DNAinfo, which specialises in covering the city neighbourhood by neighbourhood, has broken big stories and earned respect since its founding in 2009, but it has never turned a profit. Gothamist, with a smaller staff but wider readership, is a blog with attitude that combines original reporting, cultural coverage and aggregation.

After the workers tried to organise in the spring, Ricketts, who founded TD Ameritrade and whose family owns the Chicago Cubs, wrote to them, ‘As long as it’s my money that’s paying for everything, I intend to be the one making the decisions about the direction of the business.’

DNAinfo’s chief operating officer, Dan Swartz, wrote an email to the staff around the same time, wondering: ‘Would a union be the final straw that caused the business to close? I don’t know.’ DNAinfo had laid off several employees before buying Gothamist, and laid off several more after.

Swartz did not immediately respond to requests for comment, nor did Ricketts.

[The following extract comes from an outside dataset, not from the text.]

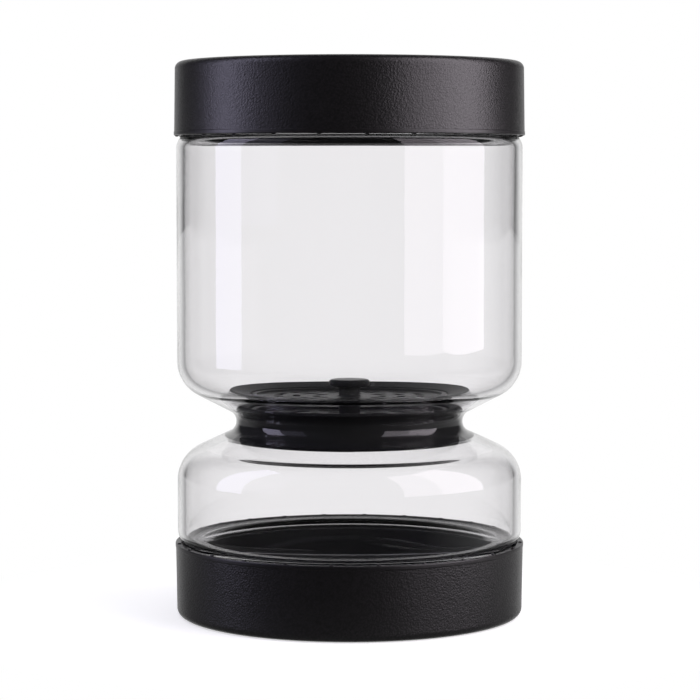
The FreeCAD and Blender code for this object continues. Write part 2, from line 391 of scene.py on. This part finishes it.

The Writers Guild, which represents many digital news staffs, including those at Vice, the Gizmodo Media Group and HuffPost, said it would meet with its new members and put together a set of demands. Gothamist has sites in four other cities, and DNAinfo has a site in Chicago, but only the New York employees have joined the union.

Katie Honan, a DNAinfo reporter who covers Queens and was part of the organising effort, said that like many digital-media workers, the newsrooms at DNAinfo and Gothamist were looking for stability.

‘No one’s trying to bankrupt anybody,’ she said. ‘We just want to have an ability to negotiate things, and not necessarily money. If this is the future of journalism, it should be a career for people, not a postcollege hobby.’

Of the management’s threats to shut down the sites, Ms. Honan said, ‘We took them seriously, but we still really thought that unionising for us was the best way to do what Mr. Ricketts wants to do – to collaborate and combine these two sites to really cover New York.’